Rollin you should play around with them first. Did you notice for example that on a flat trail that simply by edging one ski, - tipping, rolling on edge, you can turn? Like a real curve that happens amazingly quickly compared to a straight ski. So play with just edging one ski, standing on it and waiting. Use the other foot just to hold you up. Release that edge , fatten and tip the other skinon edge to go back the other way.
A drill like that should seem like magic. The same drill was done on straight skis but it took forever. After you've done the one foot "edge locked turns" you can try tipping both skis on edge. Going from tipped,edged, carving a turn, then slowly untipping and tipping the other way to go back the other way. How you move your body into the new turn as you tip them is a major key to skiing shaped skis. It will take some playing around to experience and get it. Goal is two clean tracks with no skidding. Done on gentle terrain. That's railroad tracks.
When you get that, that ahould juat feel fun - effortless turning. The effort is the actions and moving the right way. Also key in that is your not forcing your shin into the front of the boot to force the skis to turn. Your pretty centered, but again- moving into the new turn inside the arc.

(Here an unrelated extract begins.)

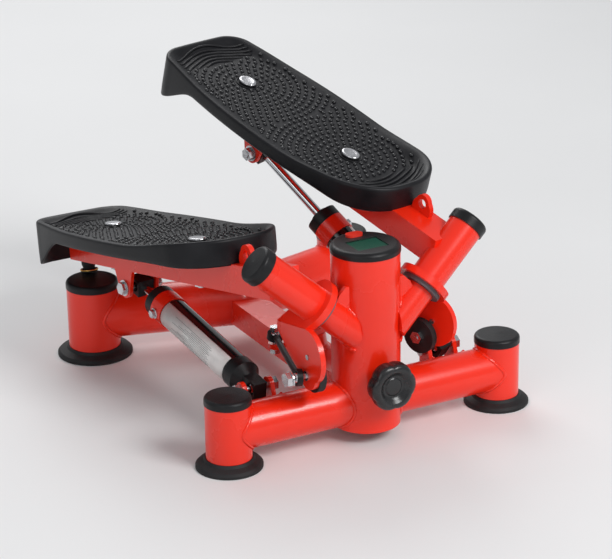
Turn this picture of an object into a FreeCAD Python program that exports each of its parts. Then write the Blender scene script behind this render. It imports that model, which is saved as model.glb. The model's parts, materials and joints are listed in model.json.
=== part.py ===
import FreeCAD, Part
import math
import os
from FreeCAD import Matrix, Placement, Rotation, Vector

# Swing stepper. Millimetres, +Z up, +X to the right, +Y from the post towards the heels.
# The origin is on the floor, under the axis of the centre post.
# At rest the left tread is at the bottom of its stroke and the right tread at the top.

doc = FreeCAD.newDocument("stepper")
sheet = doc.addObject("Spreadsheet::Sheet", "sizes")

DIMENSIONS = {
    # base frame
    "track": 340.0, "wheelbase": 363.0, "front_tube": 50.8, "rear_tube": 60.0, "tube_wall": 2.5,
    "front_axis_z": 42.5, "rear_axis_z": 49.0, "rear_apex_y": 315.0,
    "front_post_od": 50.8, "rear_post_od": 62.0, "front_post_top": 74.0, "rear_post_top": 85.0,
    "foot_height": 11.5, "front_foot_od": 74.0, "rear_foot_od": 90.0, "cap_height": 9.0,
    "beam_width": 40.0, "beam_height": 30.0, "beam_bottom": 30.0,
    "post_od": 76.2, "post_wall": 3.0, "post_bottom": 15.5, "post_top": 216.5,
    # inclined pivots
    "pivot_x": 70.3, "pivot_y": -10.4, "pivot_z": 171.9, "pivot_rise": 40.4, "pivot_heading": 9.8,
    "step_angle": 34.5, "sleeve_od": 40.0, "sleeve_id": 34.0, "sleeve_length": 73.0,
    "axle_od": 20.0, "running_gap": 0.05, "lever_ring_od": 60.0, "lever_thick": 8.0,
    "washer_thick": 4.7, "boss_od": 35.0, "thrust_od": 48.0, "boss_top": -13.0,
    # treads and arms, placed from the middle of the two tread bolts
    "tread_x": 135.6, "tread_y": 252.2, "tread_z": 182.1, "toe_in": 8.3, "tread_pitch": 10.4,
    "tread_roll": 2.9, "tread_half": 187.0, "tread_width": 156.0, "tread_skin": 4.0,
    "tread_bolt_pitch": 181.7, "arm_width": 40.0, "arm_top": -14.0, "arm_bottom": -46.0,
    "arm_wall": 2.5, "arm_heel": -166.0, "arm_toe": 256.0,
    # dampers
    "lug_x": 116.5, "lug_y": 40.0, "lug_z": 65.0, "ear_u": -45.0, "ear_drop": -67.0,
    "damper_od": 36.0, "damper_bore": 30.0, "damper_length": 196.0, "rod_od": 11.0,
    "block": 20.0, "bolt_od": 8.0, "lug_ball_od": 16.0, "lug_gap": 4.0, "lug_bore": 14.0,
    "ear_gap": 5.6, "ear_thick": 4.0, "ear_bore": 12.8, "ear_offset": 3.6,
    # levers, rocker and tie rods
    "lobe_x": 86.5, "lobe_thick": 6.0, "pin_y": -29.0, "pin_z": 99.0, "ball_out": 13.5, "tie_slope_x": 0.0299, "tie_slope_y": -0.2624, "tie_swing": 46.11,
    "eye_shift_x": 1.11, "eye_shift_y": 0.30, "pin_od": 6.0,
    "ball_od": 12.0, "socket_slack": 1.6, "lobe_disc_od": 40.0,
    "rocker_y": 120.3, "rocker_z": 94.0, "rocker_reach": 66.2, "rocker_angle": 20.5,
    "rocker_thick": 6.0, "rocker_drop": 14.0, "tie_od": 7.0,
    # knob and console
    "knob_z": 78.0, "knob_od": 54.0, "console_height": 8.5, "console_od": 77.4,
}
for row, (alias, value) in enumerate(DIMENSIONS.items(), start=1):
    sheet.set(f"A{row}", alias)
    sheet.set(f"B{row}", str(value))
    sheet.setAlias(f"B{row}", alias)
doc.recompute()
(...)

That should feel dramatically different than a straight ski. Mostly in time scale. Could do the same thing on straights but would take forever to turn. So that's one side - pure edge turns through railroad tracks. We don't do that while regular skiing but there's many key elements invoved. ( plus, you actually kind of can but keeping this short).
If your skiing is anything line these guys on straight skis, should not have that hard avtime adjusting. There's no more extending up to release and you can cut out jamming the front of the ski. Short turns on an appeopriate shaped ski can be mostly carved instead of the csoet if check to rebound like in these straight ski short turns.